What the exercise asks: Give back exactly the lines from the start of the listing to the line containing "tooth_edge = 0.45; // [0.1:0.05:0.8]", inclusive, and nothing beyond them.

Data segment:
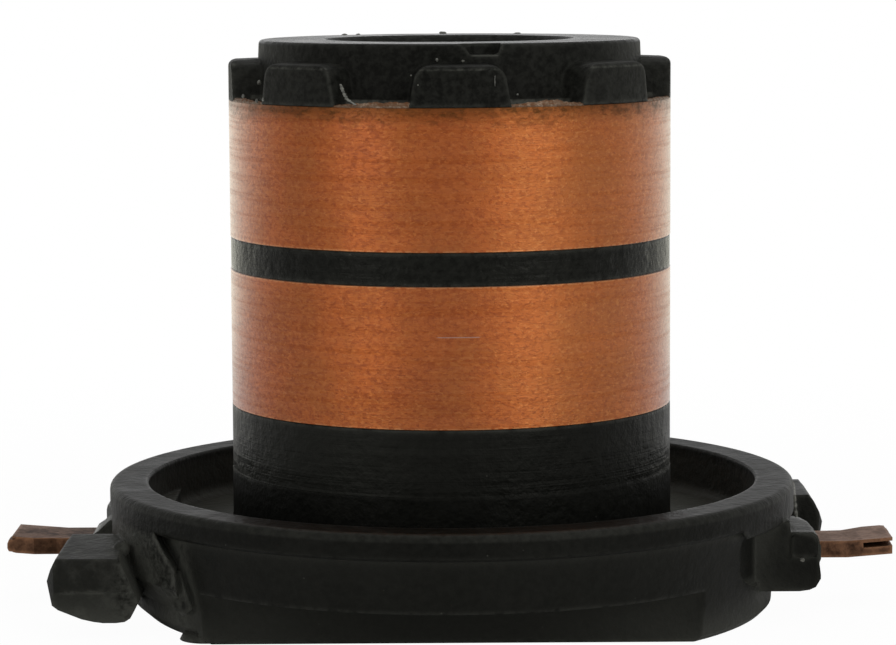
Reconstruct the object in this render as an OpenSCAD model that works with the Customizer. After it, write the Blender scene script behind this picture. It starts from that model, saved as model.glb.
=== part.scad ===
// Slip ring assembly of a vehicle alternator.
// Frame: origin at the middle of the base on the bore's axis, +Z up along the shaft,
// the two terminals along +X and -X, the two locating flats facing -Y and +Y.

/* [Rings] */
// Outside diameter of both copper rings
ring_od = 32; // [30:0.5:33]
// Radial thickness of a ring
ring_wall = 2; // [1.6:0.1:2.4]
// Height of one ring
ring_h = 9.9; // [9:0.1:10.5]
// Height of the insulation between the rings
ring_gap = 2.3; // [1.5:0.1:3]
// Height of the lower ring's lower edge above the base
ring_z = 14.8; // [13:0.1:16]
// Chamfer on the rings' turned outer edges
ring_chamfer = 0.05; // [0.02:0.01:0.3]
// Width of the anchoring groove inside each ring
anchor_w = 2; // [1:0.1:3]
// Depth of that groove
anchor_depth = 0.6; // [0.3:0.1:1]

/* [Bore and crown] */
// Diameter of the bore, a press fit on the rotor shaft
bore_d = 17.2; // [15:0.1:18]
// Chamfer at both ends of the bore
bore_chamfer = 0.45; // [0.2:0.05:0.8]
// Diameter of the crown at its top
crown_d = 27.6; // [26:0.1:28]
// Extra radius of the crown at its foot, from the mould's draft
crown_draft = 0.15; // [0:0.05:0.3]
// Height of the whole insulator above the base
body_h = 41.15; // [40:0.05:43]

/* [Teeth] */
// Number of teeth round the crown
tooth_count = 8; // [6:1:10]
// Turn of the first tooth from the front
tooth_turn = 2.6; // [0:0.1:22]
// Width of a tooth at its foot
tooth_w = 6.9; // [6:0.1:8]
// Width of a tooth at its top
tooth_top_w = 6; // [4:0.1:6.5]
// Height of a tooth above the upper ring
tooth_h = 2.85; // [2:0.05:3.2]
// Rounding of a tooth's upper corners
tooth_round = 1.2; // [0.3:0.1:1.4]
// Rounding of a tooth's outer top edge
tooth_edge = 0.45; // [0.1:0.05:0.8]

/* [Flange] */
// Diameter of the flange rim
rim_d = 50; // [48:0.1:51]
// Height of the rim's top above the base
rim_z = 9.2; // [8.8:0.1:9.6]
// Rounding of the rim's outer top edge
rim_round = 0.5; // [0.4:0.05:1]
// Diameter of the moat's outer wall
moat_d = 44.4; // [43:0.1:45]
// Height of the moat's floor above the base
moat_z = 5.6; // [5.2:0.1:6.5]
// Height of the rim's lower edge, where the wall steps in
step_z = 7.45; // [7.2:0.05:8]
// Height of the rim's lower edge above the terminal blocks
skirt_z = 6.9; // [6.7:0.05:7.2]
// Diameter of the wall just below that step
wall_d = 48.3; // [47.6:0.1:49]
// Height of the upper edge of the locating flats
flat_z = 3.55; // [3:0.05:4.5]
// Diameter of the wall at the top of the flats
wall_low_d = 47.2; // [46.6:0.1:47.6]
// Diameter of the base
base_d = 46; // [45:0.1:46.4]
// Distance of each locating flat from the axis
flat_y = 15.9; // [15:0.1:18]

/* [Lugs] */
// Reach of the big lugs along X
lug_x = 28.2; // [27:0.1:29]
// Nearer side of a big lug, measured along Y
lug_y_near = 7.1; // [6.5:0.1:8]
// Farther side of a big lug, measured along Y
lug_y_far = 14.8; // [13:0.1:15]
// Top of both big lugs at their side next to the leads
lug_top = 6.25; // [5.5:0.05:6.5]
// Top of the front lug at its outer side
front_lug_top = 5.75; // [5.5:0.05:6.5]
// Top of the rear lug at its outer side
rear_lug_top = 6.3; // [5.5:0.05:6.5]
// Underside of a big lug
lug_under = 1.15; // [1:0.05:2]
// Reach of the terminal blocks along X
block_x = 26.2; // [25.5:0.1:26.5]
// Side of a terminal block that is farther from the lead
block_y_far = 8.7; // [8:0.1:9.5]
// Side of a terminal block next to the lead
block_y_near = 2.6; // [2:0.1:3.5]
// Top of a terminal block
block_top = 6.3; // [5.8:0.05:6.6]
// Underside of a terminal block
block_under = 2.05; // [1.4:0.05:2.4]
// Reach of the collar round a lead's root
collar_x = 26.65; // [26.2:0.05:27]

/* [Leads] */
// Width of a copper lead
lead_w = 4.3; // [3.5:0.1:4.5]
// Offset of a lead's middle from the X axis
lead_y = 1.55; // [1:0.05:2]
// Thickness of a lead
lead_t = 1.2; // [1:0.1:1.4]
// Height of a lead's underside above the base
lead_z = 3.53; // [3:0.01:3.8]
// Reach of the upper ring's hook from the axis
upper_hook_x = 31.95; // [31:0.05:32.4]
// Reach of the lower ring's hook from the axis
lower_hook_x = 32.25; // [31:0.05:32.4]
// Where the hooks start to bend upwards, measured from the axis
bend_x = 28.7; // [28:0.1:29]
// Angle of that bend
hook_rise = 4.5; // [0:0.5:8]
// How far the hook's fold reaches beyond its upper leaf
fold_reach = 0.4; // [0.1:0.05:0.6]
// Length of the wire slot
slot_l = 2.05; // [1.5:0.05:3]
// Height of the wire slot at its open side
slot_h = 0.36; // [0.3:0.02:0.6]
// Depth of the wire slot from the hook's open side
slot_d = 2.2; // [1.5:0.1:3.6]

/* [Hidden] */
$fn = 96;

ring_r = ring_od / 2;
seat_r = ring_r - ring_wall;
ring_top_z = ring_z + 2 * ring_h + ring_gap;
upper_ring_z = ring_z + ring_h + ring_gap;
bore_r = bore_d / 2;
crown_r = crown_d / 2;
crown_round = 0.3;
crown_foot_r = crown_r + crown_draft + 0.35;
rim_r = rim_d / 2;
moat_r = moat_d / 2;
wall_r = wall_d / 2;
wall_low_r = wall_low_d / 2;
base_r = base_d / 2;
base_round = 0.4;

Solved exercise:
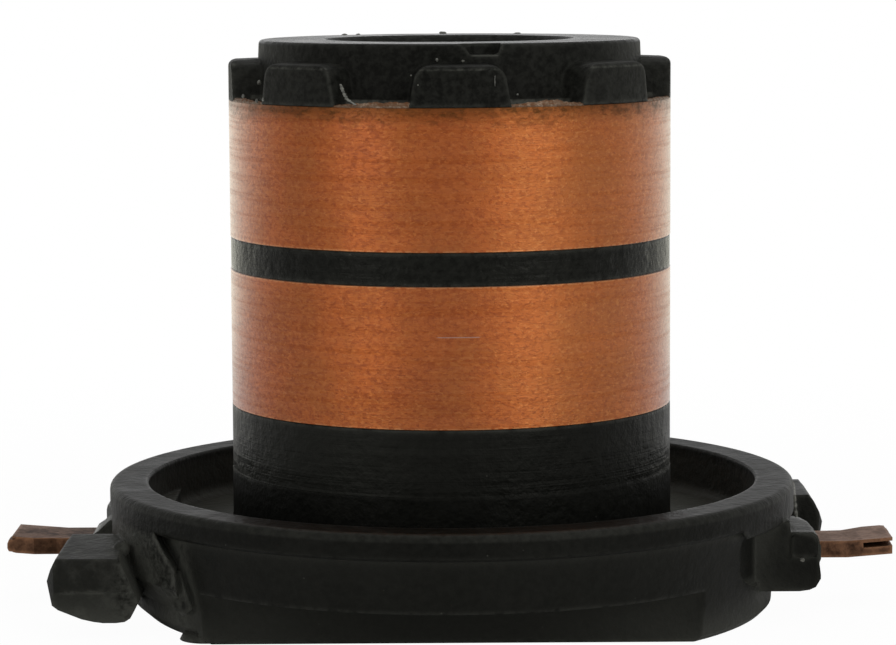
Reconstruct the object in this render as an OpenSCAD model that works with the Customizer. After it, write the Blender scene script behind this picture. It starts from that model, saved as model.glb.
=== part.scad ===
// Slip ring assembly of a vehicle alternator.
// Frame: origin at the middle of the base on the bore's axis, +Z up along the shaft,
// the two terminals along +X and -X, the two locating flats facing -Y and +Y.

/* [Rings] */
// Outside diameter of both copper rings
ring_od = 32; // [30:0.5:33]
// Radial thickness of a ring
ring_wall = 2; // [1.6:0.1:2.4]
// Height of one ring
ring_h = 9.9; // [9:0.1:10.5]
// Height of the insulation between the rings
ring_gap = 2.3; // [1.5:0.1:3]
// Height of the lower ring's lower edge above the base
ring_z = 14.8; // [13:0.1:16]
// Chamfer on the rings' turned outer edges
ring_chamfer = 0.05; // [0.02:0.01:0.3]
// Width of the anchoring groove inside each ring
anchor_w = 2; // [1:0.1:3]
// Depth of that groove
anchor_depth = 0.6; // [0.3:0.1:1]

/* [Bore and crown] */
// Diameter of the bore, a press fit on the rotor shaft
bore_d = 17.2; // [15:0.1:18]
// Chamfer at both ends of the bore
bore_chamfer = 0.45; // [0.2:0.05:0.8]
// Diameter of the crown at its top
crown_d = 27.6; // [26:0.1:28]
// Extra radius of the crown at its foot, from the mould's draft
crown_draft = 0.15; // [0:0.05:0.3]
// Height of the whole insulator above the base
body_h = 41.15; // [40:0.05:43]

/* [Teeth] */
// Number of teeth round the crown
tooth_count = 8; // [6:1:10]
// Turn of the first tooth from the front
tooth_turn = 2.6; // [0:0.1:22]
// Width of a tooth at its foot
tooth_w = 6.9; // [6:0.1:8]
// Width of a tooth at its top
tooth_top_w = 6; // [4:0.1:6.5]
// Height of a tooth above the upper ring
tooth_h = 2.85; // [2:0.05:3.2]
// Rounding of a tooth's upper corners
tooth_round = 1.2; // [0.3:0.1:1.4]
// Rounding of a tooth's outer top edge
tooth_edge = 0.45; // [0.1:0.05:0.8]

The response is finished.